Since the 1960s and the identification of the very early age of Australopithecus – including the famous Lucy aged 3.18 Ma (million years ago), discovered in 1974 in Ethiopia – the acquisition of bipedalism has been regarded as a decisive step in human evolution. Indeed, it is an essential feature that marks the transition from non-human to human long before the significant increase in the size of our brain.

So, was our distant ancestor a biped or not – i.e., human or not human? In reality, asking the question in these terms borders on circular reasoning. Given we have yet to discover the last common ancestor we share with chimpanzees, we do not know the initial state of human locomotion – bipedal or otherwise.

Were the first representatives of humanity bipeds?

Until now, the earliest data available to us were the limb bones of Orrorin (6 Ma, Kenya) and Ardipithecus (5.8 Ma–4.2 Ma, Ethiopia), which practised a different type of bipedalism from that of more recent species. It turns out bipedalism is not an invariable feature of humanity and has its own history within our history. The right question is therefore: were the first representatives of humanity bipedal, and if so, to what extent and how? This is the question that our Franco-Chadian team sought to answer by studying the much older remains (about 7 Ma) of Sahelanthropus.

The existence of Sahelanthropus was initially deduced in 2002 from a distorted but otherwise well-preserved cranium (nicknamed Toumaï) and a few other cranio-dental specimens discovered by the Franco-Chadian palaeoanthropological mission (founded and directed by Michel Brunet) at Toros-Menalla in the Djourab Desert in Chad, representing at least three individuals. The study is primarily based on the morphology of the teeth, face and braincase that this species has been compared with more recent human fossils.

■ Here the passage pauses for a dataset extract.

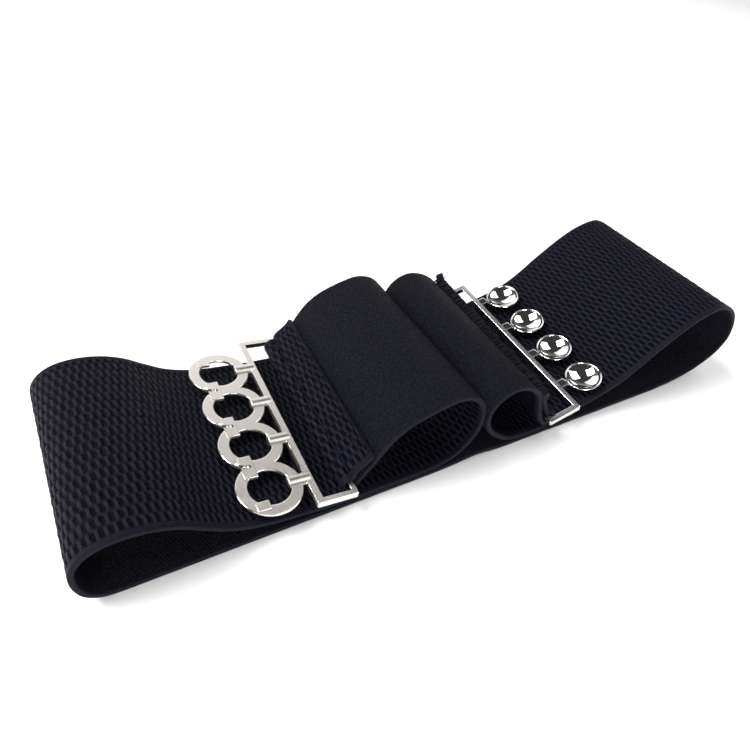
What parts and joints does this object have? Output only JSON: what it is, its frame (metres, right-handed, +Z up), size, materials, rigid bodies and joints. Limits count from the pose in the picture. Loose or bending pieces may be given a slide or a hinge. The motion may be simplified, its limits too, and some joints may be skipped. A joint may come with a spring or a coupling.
{
  "type": "elastic stretch belt",
  "caption": "Wide woven elastic belt lying folded and unfastened, with its ends sewn round the frames of a metal clasp: open rings on one half, hollow domes on the other.",
  "frame": {"origin": "middle of the belt's footprint, on the surface that it lies on", "axes": "+X along the belt from the ring half's fold to the dome half's fold, +Y across the band, +Z up"},
  "size_m": [0.2712, 0.0846, 0.0408],
  "materials": {
    "cloth": "matte ribbed elastic weave, nearly black with a navy tint",
    "satin_nickel": "satin warm nickel plating with brighter edges",
    "chrome": "polished, mirror bright on the domes"
  },
  "bodies": {
    "root": {"elastic_band": "cloth", "ring_clasp": "satin_nickel", "dome_clasp": "chrome"}
  },
  "joints": []
}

The limb bones described in our article include a partial left femur (thigh bone) and two left and right ulnae (together with the radius, the ulna is one of the two bones in the forearm that form our elbow). These bones were found in the same locality and year as the cranium, but were identified later in 2004. They most likely belong to the same species as the cranium, as only one large primate was identified out of nearly 13,800 fossils representing about 100 different vertebrates across 400 localities in Toros-Menalla. However, it is not known whether this femur, ulnae and cranium belong to the same individual, as at least three different individuals were found onsite.

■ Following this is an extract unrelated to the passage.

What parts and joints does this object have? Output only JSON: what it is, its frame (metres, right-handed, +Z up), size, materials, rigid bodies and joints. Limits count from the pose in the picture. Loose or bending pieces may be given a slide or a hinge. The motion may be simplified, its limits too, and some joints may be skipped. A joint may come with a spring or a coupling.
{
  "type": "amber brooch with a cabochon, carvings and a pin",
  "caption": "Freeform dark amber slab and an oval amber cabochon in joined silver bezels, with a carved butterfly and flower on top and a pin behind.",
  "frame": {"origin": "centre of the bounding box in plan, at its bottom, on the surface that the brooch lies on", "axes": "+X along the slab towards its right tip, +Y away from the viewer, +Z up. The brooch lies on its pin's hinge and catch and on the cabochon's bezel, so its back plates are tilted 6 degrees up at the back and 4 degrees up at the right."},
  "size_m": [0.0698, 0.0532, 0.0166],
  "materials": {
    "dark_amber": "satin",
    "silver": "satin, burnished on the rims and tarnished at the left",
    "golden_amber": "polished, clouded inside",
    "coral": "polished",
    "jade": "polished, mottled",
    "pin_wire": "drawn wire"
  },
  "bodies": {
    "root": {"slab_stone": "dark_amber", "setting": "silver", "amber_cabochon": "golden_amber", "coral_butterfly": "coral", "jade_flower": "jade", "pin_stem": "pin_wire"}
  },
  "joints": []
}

A number of factors slowed down our research, which began in 2004. For example, we were required to prioritise field research of other postcranial remains, while we struggled to analyse fragmentary material. We eventually relaunched the project in 2017 and concluded it five years later.

Bones studied from every angle

Given the poor preservation of these long bones (the femur, for example, has lost both ends), brief analyses cannot provide reliable interpretations. We therefore studied them from all angles, both in terms of their external morphology and internal structures.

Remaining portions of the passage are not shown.